Records shown >>

* begin *

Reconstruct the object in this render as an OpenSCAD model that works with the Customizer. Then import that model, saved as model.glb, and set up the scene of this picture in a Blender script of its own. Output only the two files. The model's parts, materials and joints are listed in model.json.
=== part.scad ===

* end *
* begin *

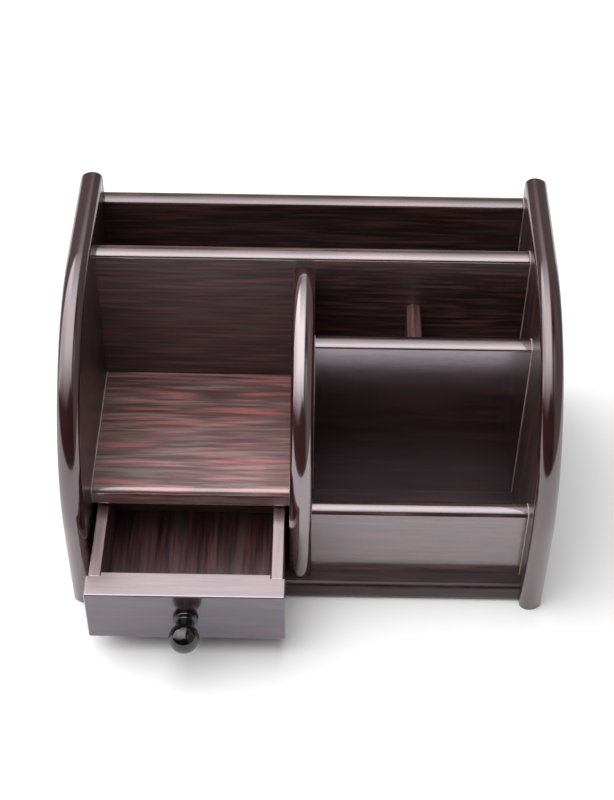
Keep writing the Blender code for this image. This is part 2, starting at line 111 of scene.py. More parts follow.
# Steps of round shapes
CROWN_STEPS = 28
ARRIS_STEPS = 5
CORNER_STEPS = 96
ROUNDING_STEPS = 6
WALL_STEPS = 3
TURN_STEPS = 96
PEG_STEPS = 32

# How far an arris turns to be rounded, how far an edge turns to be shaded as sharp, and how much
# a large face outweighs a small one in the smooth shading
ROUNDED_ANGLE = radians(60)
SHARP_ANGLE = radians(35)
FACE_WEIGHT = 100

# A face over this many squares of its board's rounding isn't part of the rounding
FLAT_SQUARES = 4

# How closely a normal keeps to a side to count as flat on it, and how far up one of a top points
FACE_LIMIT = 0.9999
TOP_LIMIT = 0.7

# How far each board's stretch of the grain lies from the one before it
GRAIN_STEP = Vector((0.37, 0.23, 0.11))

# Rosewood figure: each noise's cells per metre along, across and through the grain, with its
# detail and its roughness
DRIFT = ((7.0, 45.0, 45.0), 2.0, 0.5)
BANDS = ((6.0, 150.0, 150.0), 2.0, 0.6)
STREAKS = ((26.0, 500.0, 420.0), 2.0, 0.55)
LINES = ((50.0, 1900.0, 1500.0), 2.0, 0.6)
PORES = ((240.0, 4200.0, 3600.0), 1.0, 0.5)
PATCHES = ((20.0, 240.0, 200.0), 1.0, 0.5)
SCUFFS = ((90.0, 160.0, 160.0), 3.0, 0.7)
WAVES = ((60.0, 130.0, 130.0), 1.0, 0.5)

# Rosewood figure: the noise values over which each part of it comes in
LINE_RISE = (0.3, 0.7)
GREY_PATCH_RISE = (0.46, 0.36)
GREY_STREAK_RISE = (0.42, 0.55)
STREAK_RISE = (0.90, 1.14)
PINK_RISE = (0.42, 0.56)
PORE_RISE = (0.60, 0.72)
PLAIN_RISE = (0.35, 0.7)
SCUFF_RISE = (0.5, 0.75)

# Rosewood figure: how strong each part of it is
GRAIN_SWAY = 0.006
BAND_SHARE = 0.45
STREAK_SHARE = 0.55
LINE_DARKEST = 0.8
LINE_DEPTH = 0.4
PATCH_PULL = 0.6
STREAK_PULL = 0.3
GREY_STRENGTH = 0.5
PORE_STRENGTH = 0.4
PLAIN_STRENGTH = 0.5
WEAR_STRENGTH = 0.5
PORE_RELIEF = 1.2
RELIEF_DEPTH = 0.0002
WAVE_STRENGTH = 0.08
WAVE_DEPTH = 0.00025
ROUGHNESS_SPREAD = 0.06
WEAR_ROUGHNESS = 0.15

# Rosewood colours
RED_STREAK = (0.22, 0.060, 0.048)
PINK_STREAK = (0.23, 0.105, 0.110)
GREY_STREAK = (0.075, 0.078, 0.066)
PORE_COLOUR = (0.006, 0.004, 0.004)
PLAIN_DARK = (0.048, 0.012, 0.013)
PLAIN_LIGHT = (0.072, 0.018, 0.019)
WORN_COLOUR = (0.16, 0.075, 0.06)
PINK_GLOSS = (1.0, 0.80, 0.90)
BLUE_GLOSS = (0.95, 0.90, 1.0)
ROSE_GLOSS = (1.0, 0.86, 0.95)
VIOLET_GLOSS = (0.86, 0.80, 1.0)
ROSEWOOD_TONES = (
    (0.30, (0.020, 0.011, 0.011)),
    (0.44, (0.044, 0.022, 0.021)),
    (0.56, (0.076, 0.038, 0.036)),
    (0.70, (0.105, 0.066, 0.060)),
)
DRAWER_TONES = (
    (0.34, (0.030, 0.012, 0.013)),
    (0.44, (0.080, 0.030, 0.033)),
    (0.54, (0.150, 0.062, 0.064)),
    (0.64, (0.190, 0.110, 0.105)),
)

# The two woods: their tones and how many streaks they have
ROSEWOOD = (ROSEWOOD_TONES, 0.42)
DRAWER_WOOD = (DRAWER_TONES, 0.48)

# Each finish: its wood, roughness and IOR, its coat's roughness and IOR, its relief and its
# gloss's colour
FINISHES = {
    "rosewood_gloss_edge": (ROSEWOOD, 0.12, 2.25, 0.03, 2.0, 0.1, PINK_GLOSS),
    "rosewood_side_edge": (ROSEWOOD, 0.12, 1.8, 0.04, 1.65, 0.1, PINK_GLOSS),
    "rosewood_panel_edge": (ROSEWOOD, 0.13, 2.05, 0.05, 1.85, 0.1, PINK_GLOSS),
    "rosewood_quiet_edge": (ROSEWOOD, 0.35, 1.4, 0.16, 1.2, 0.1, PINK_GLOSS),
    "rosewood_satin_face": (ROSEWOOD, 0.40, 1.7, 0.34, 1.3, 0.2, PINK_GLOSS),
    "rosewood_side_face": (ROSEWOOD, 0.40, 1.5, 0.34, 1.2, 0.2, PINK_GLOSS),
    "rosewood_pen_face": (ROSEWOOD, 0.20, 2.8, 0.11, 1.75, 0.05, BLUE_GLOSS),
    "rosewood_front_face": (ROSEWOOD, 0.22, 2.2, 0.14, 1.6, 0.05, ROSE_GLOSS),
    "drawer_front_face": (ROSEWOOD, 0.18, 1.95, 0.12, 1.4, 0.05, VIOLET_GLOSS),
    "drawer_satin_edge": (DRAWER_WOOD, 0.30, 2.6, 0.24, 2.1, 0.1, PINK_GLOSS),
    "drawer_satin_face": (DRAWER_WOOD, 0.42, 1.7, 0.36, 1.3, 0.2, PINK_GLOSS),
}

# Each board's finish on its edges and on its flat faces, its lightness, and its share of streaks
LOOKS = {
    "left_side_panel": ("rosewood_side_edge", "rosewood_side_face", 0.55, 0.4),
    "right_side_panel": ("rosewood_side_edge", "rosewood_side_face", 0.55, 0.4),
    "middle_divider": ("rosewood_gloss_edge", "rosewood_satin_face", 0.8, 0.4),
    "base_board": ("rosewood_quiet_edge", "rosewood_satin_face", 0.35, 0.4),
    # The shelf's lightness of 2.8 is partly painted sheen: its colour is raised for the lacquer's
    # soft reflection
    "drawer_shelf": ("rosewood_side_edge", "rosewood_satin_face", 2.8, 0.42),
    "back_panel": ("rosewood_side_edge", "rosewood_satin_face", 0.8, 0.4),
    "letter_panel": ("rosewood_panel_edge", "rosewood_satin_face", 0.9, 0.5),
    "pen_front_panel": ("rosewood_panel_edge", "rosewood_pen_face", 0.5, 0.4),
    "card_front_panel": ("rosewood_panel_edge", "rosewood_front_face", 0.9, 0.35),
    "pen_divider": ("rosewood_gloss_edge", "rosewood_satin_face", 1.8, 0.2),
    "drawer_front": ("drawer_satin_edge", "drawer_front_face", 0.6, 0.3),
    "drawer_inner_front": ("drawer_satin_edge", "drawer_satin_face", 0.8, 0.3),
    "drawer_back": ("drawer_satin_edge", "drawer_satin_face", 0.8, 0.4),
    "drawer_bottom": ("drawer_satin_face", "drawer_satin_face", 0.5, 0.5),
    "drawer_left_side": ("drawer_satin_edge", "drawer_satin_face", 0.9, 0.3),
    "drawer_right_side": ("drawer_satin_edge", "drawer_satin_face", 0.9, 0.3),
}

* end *
* begin *

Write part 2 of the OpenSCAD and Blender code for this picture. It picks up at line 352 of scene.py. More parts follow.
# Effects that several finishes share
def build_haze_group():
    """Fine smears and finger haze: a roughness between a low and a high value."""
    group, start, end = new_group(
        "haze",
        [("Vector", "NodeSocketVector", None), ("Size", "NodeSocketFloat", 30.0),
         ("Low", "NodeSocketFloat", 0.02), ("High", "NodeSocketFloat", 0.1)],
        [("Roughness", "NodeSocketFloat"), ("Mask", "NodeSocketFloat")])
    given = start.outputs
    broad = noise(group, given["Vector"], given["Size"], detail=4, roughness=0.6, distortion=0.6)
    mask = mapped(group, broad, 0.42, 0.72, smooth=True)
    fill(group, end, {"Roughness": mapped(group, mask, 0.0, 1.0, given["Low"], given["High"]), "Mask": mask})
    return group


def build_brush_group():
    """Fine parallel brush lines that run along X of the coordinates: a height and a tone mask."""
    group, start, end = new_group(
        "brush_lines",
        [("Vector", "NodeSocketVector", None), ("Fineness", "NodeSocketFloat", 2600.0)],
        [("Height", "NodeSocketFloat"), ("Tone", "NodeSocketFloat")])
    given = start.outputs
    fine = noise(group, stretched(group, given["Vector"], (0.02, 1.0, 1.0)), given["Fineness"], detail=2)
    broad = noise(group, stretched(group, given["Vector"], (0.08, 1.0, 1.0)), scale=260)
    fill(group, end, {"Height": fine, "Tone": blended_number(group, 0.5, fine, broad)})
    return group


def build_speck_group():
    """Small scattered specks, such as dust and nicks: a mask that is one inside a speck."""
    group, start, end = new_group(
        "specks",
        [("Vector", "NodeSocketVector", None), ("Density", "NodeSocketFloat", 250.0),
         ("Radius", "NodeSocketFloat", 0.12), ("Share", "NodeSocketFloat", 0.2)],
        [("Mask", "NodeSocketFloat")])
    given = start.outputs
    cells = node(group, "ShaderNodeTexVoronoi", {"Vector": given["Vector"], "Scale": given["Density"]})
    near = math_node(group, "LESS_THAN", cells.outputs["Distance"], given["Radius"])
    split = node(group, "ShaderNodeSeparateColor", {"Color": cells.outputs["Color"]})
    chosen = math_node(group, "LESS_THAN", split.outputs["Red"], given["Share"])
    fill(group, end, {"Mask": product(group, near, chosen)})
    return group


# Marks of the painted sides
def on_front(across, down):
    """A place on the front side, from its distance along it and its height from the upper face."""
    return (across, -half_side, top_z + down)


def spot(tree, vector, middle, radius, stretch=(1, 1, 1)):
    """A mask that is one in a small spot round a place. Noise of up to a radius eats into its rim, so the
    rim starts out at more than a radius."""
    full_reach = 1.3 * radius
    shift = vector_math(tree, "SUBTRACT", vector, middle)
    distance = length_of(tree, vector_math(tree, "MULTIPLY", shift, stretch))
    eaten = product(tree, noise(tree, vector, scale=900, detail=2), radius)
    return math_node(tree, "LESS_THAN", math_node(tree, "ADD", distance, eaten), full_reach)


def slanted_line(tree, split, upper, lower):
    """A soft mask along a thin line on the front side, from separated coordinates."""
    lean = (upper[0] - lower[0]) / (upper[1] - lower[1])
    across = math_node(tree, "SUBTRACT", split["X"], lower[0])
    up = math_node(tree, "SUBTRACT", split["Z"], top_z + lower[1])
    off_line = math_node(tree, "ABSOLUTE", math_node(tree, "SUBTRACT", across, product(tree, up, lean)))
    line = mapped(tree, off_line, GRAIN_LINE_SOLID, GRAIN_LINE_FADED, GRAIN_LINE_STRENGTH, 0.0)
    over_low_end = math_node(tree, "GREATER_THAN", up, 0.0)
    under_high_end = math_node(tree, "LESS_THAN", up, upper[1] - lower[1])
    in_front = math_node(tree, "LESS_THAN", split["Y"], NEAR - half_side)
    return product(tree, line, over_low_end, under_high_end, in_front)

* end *

Task objective >>
Nothing beyond the lines starting at the line containing "Keep writing the" and ending at the line containing "GRAIN_STEP = Vector((0.37, 0.23, 0.11))" is to be reproduced; reproduce those lines exactly, both ends included.

Completed exercise >>
Keep writing the Blender code for this image. This is part 2, starting at line 111 of scene.py. More parts follow.
# Steps of round shapes
CROWN_STEPS = 28
ARRIS_STEPS = 5
CORNER_STEPS = 96
ROUNDING_STEPS = 6
WALL_STEPS = 3
TURN_STEPS = 96
PEG_STEPS = 32

# How far an arris turns to be rounded, how far an edge turns to be shaded as sharp, and how much
# a large face outweighs a small one in the smooth shading
ROUNDED_ANGLE = radians(60)
SHARP_ANGLE = radians(35)
FACE_WEIGHT = 100

# A face over this many squares of its board's rounding isn't part of the rounding
FLAT_SQUARES = 4

# How closely a normal keeps to a side to count as flat on it, and how far up one of a top points
FACE_LIMIT = 0.9999
TOP_LIMIT = 0.7

# How far each board's stretch of the grain lies from the one before it
GRAIN_STEP = Vector((0.37, 0.23, 0.11))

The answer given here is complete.